Australia’s budgetary position is now in worse shape than when Whitlam’s commo mate was in charge of the national purse. Back then the oil crisis and the Connor loans scandal finished off the Whitlam government. This time the damage is self-inflicted, deliberate and hidden in plain sight.

Energy Minister Chris Bowen is deliberately concealing from the Australian public his enormous commitments to fund thousands of huge transmission towers, the Snowy 2.0 disaster, the solar and wind farms in remote areas and other facilities. Apart from the Snowy 2.0 section of the scheme, the investment is set to be funded by private capital based on incredibly generous but secret investment returns. The best estimate of the concealed liability to be met by power users is around $1 trillion, but that could be $200bn under or overstated. When the margin of error alone is in the hundreds of billions, you know we’re rooted.

Chalmers concealed the Bowen liability in the budget and, in an outrageous statement to the Senate, Snowy 2.0 chief executive Dennis Barnes could not reveal the costs that must be met by power users over the next decade. The Snowy 2.0 project is totally out of control and I fear the same chaos applies to the total project.

The 2026 version of the “Rex Connor affair” is Bowen’s trillion-dollar black hole. The budget was prepared without business consultation and did not anticipate the disaster it would create. Large capital sums are now set to leave the country.

In a rare turn-up for the books, the flow of money across the Tasman is for once heading east.

The boss of New Zealand’s largest financial advisory firm, Neil Paviour Smith, says he has never seen Australian tax changes lead to such a significant level of inquiry from investors and businesses looking to redomicile to the island nation.

Jim Chalmers’ decision to scrap the 50 per cent capital gains tax discount, replace it with inflation indexation, and slap a minimum 30 per cent CGT on trusts has triggered a stampede of inquiries from Australian investors and businesses looking to redomicile across the Tasman.

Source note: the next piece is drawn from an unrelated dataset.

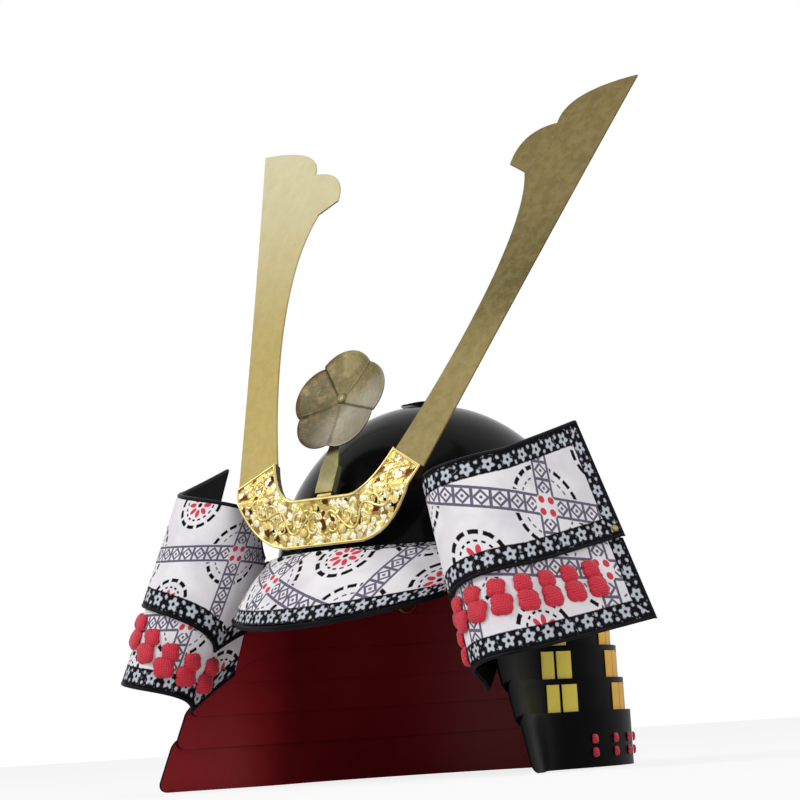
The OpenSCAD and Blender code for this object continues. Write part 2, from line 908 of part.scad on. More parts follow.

Small business owners are already packing their bags. Lisa Walker, founder of Sydney wellness brand Eir Women, is considering moving her operation to New Zealand:

Ms Walker said she would keep serving existing buyers in Australia and base the company in New Zealand as the “government isn’t going to take all our ­equity”.

“We could easily move our business to New Zealand because we can still sell our products here [Australia].”

Erini Stavroulakis, 21-year-old co-founder of startup Spendy, says they are re-evaluating because “we need to make sure we go somewhere that is contingent on the government not taking a large portion of the company’s equity if we sell it”.

The big question is: does the Luxon government have the nous to capitalise (no pun intended) on this gift Albanese and co are dropping in their laps? Nicola Willis’ “Where the bloody hell are ya? Come over” is a clever backhander of a tourism phrase cooked up by the same Australian ex-PM who coined “100 per cent Pure New Zealand”, but does her government’s political and economic acuity match it?

Australia’s loss may be New Zealand’s gain, if the Luxon government displays a rare political acumen and capitalises on it. Christopher Luxon has already started unwinding the worst of the Ardern-era tax vandalism on property. Rolling out the welcome mat for Australian capital, talent and businesses fleeing Chalmers’ ideological tantrum would be the perfect next step.